- **GOAL**
Output, word for word, every line from the start of the listing down to and including the line that contains "not the floor."; include nothing else.

- **DATA SHOWN**
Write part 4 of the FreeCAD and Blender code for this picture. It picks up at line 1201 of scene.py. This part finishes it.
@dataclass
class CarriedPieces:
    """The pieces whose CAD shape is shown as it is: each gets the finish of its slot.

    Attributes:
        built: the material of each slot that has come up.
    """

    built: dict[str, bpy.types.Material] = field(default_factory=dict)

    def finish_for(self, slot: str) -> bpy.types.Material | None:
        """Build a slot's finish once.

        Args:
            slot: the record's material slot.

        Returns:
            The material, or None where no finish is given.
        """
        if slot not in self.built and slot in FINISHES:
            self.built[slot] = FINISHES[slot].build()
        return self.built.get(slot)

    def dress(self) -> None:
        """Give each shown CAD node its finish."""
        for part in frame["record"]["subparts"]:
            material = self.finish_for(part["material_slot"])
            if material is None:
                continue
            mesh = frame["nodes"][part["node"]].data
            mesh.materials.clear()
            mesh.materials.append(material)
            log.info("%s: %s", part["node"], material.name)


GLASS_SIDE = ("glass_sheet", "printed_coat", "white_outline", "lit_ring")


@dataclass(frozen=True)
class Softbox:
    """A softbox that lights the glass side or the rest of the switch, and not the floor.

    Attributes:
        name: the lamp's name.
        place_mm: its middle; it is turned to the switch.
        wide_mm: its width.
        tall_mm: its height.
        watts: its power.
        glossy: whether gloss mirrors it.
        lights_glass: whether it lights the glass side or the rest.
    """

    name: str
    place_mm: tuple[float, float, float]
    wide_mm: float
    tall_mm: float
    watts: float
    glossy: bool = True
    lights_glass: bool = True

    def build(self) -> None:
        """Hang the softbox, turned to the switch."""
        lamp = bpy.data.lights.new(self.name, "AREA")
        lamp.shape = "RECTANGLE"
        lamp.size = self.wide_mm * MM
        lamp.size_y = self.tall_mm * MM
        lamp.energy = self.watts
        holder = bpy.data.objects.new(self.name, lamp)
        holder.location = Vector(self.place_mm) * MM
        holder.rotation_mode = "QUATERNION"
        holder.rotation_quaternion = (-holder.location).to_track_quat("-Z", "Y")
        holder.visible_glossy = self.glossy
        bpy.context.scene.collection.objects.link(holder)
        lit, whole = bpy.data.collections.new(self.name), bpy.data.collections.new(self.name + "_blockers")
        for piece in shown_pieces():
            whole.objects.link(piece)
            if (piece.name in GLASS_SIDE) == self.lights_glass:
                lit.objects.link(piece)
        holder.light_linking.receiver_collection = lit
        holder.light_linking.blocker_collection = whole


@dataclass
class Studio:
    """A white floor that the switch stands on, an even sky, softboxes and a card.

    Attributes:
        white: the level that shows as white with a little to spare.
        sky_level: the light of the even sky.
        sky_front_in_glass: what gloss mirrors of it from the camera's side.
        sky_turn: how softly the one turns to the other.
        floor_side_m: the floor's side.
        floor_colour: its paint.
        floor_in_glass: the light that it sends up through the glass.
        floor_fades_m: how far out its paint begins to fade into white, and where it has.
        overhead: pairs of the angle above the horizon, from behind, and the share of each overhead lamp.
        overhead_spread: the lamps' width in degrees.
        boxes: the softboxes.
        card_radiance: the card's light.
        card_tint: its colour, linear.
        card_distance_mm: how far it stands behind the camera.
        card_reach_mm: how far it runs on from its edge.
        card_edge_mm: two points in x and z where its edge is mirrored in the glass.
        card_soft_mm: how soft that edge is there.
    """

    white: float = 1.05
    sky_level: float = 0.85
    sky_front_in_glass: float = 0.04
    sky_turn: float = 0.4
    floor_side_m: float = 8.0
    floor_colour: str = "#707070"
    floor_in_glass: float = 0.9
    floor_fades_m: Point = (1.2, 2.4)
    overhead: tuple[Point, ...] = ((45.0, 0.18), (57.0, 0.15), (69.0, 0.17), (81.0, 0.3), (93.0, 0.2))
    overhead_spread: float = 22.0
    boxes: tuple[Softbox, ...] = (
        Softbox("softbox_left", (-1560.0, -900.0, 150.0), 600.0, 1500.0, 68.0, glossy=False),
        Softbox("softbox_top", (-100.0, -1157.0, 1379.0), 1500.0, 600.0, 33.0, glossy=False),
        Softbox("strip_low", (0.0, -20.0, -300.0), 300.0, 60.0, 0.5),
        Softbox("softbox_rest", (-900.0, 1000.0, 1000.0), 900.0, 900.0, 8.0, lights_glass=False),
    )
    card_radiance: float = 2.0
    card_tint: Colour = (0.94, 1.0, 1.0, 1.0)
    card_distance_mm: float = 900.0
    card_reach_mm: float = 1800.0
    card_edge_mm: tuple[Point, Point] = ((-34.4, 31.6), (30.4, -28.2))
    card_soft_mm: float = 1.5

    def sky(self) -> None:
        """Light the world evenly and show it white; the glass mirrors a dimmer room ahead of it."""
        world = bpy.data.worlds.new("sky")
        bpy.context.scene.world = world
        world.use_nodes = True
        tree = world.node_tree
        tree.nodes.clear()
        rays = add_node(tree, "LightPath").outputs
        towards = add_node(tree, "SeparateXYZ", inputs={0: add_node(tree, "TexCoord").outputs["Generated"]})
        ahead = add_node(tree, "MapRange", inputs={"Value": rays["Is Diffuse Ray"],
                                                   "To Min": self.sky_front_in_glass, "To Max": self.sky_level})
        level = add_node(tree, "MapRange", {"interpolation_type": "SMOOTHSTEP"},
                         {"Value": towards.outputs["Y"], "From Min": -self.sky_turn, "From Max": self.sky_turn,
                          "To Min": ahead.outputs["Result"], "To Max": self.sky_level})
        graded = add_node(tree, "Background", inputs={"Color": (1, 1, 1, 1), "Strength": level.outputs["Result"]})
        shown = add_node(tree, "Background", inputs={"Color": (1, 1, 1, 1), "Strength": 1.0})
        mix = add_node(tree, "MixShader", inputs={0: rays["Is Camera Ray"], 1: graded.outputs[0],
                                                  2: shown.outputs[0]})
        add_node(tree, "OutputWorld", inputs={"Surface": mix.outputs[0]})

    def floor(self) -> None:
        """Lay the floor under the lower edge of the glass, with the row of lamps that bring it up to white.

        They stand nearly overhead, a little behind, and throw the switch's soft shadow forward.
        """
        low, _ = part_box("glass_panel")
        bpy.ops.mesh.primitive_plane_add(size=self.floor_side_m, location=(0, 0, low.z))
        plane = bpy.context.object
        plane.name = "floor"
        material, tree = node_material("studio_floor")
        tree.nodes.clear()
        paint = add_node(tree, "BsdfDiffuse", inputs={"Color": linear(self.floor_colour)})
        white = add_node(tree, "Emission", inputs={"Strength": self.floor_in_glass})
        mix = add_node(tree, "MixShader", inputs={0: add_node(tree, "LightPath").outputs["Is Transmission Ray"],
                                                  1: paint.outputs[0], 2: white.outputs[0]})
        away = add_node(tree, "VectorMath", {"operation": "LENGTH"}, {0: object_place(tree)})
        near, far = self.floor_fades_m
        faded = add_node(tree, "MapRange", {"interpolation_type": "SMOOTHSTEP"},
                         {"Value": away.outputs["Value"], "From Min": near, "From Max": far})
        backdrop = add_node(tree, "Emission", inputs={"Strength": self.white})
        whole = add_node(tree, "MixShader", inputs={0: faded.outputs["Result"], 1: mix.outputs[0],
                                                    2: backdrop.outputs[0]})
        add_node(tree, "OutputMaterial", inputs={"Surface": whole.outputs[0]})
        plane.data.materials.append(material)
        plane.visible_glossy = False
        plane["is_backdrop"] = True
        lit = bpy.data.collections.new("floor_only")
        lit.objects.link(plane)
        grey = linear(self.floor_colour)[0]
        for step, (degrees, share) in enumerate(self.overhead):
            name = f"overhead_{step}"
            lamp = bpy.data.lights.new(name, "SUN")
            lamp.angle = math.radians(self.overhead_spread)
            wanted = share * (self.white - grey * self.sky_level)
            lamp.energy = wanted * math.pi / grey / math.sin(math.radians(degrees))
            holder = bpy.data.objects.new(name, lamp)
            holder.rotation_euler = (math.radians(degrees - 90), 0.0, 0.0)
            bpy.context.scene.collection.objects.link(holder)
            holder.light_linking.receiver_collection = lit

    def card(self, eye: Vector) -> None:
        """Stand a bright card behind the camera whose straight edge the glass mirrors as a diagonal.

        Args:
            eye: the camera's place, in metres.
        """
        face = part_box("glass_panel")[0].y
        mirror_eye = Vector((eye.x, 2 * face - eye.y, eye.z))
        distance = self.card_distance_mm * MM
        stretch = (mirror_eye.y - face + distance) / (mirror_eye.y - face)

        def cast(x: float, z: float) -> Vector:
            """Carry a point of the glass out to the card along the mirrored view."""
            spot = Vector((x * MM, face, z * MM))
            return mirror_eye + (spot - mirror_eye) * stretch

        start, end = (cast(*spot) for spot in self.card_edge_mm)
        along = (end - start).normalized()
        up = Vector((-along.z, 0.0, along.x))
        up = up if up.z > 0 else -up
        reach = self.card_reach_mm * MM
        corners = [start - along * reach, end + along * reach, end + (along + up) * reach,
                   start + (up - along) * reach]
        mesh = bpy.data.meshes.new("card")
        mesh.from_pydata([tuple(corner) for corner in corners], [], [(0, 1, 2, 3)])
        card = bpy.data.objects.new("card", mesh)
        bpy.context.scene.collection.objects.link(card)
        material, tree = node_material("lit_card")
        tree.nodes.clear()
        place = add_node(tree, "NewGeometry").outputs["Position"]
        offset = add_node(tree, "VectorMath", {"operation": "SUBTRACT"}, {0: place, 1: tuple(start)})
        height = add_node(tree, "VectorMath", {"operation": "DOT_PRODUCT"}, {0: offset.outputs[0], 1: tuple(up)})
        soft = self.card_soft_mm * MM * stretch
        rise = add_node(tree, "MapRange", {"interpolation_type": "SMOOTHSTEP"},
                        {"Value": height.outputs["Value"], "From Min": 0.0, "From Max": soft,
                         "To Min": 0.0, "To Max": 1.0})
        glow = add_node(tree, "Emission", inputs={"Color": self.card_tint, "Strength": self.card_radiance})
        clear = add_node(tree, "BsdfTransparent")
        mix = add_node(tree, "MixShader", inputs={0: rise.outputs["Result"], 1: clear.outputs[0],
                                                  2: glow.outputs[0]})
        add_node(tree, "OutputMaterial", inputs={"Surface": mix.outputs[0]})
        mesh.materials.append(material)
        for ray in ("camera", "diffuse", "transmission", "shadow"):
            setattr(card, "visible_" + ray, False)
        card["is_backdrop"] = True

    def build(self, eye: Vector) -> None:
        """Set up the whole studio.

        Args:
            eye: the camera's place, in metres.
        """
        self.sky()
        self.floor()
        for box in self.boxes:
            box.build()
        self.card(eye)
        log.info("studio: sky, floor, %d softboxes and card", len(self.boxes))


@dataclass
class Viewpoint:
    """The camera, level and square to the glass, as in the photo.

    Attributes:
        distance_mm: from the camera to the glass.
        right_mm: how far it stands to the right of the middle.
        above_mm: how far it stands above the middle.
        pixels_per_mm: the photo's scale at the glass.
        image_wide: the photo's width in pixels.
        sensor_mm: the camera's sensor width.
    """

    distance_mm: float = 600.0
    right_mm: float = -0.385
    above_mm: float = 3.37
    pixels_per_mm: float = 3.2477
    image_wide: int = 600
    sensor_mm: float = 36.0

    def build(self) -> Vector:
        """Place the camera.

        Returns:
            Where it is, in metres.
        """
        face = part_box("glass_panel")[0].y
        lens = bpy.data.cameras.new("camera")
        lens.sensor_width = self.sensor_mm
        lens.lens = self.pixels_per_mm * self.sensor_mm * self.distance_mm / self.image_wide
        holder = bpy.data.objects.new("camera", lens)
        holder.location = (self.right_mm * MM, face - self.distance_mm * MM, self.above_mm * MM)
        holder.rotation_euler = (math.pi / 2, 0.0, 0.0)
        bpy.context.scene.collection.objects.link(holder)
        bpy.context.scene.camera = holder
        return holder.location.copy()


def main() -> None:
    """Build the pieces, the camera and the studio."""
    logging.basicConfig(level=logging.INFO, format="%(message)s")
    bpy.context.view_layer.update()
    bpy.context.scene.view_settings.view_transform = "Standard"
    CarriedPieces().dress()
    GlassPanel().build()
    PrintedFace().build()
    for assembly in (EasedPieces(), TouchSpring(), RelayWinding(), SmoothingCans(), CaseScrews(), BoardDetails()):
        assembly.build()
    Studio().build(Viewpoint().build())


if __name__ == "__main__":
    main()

- **WRITTEN SOLUTION**
Write part 4 of the FreeCAD and Blender code for this picture. It picks up at line 1201 of scene.py. This part finishes it.
@dataclass
class CarriedPieces:
    """The pieces whose CAD shape is shown as it is: each gets the finish of its slot.

    Attributes:
        built: the material of each slot that has come up.
    """

    built: dict[str, bpy.types.Material] = field(default_factory=dict)

    def finish_for(self, slot: str) -> bpy.types.Material | None:
        """Build a slot's finish once.

        Args:
            slot: the record's material slot.

        Returns:
            The material, or None where no finish is given.
        """
        if slot not in self.built and slot in FINISHES:
            self.built[slot] = FINISHES[slot].build()
        return self.built.get(slot)

    def dress(self) -> None:
        """Give each shown CAD node its finish."""
        for part in frame["record"]["subparts"]:
            material = self.finish_for(part["material_slot"])
            if material is None:
                continue
            mesh = frame["nodes"][part["node"]].data
            mesh.materials.clear()
            mesh.materials.append(material)
            log.info("%s: %s", part["node"], material.name)


GLASS_SIDE = ("glass_sheet", "printed_coat", "white_outline", "lit_ring")


@dataclass(frozen=True)
class Softbox:
    """A softbox that lights the glass side or the rest of the switch, and not the floor.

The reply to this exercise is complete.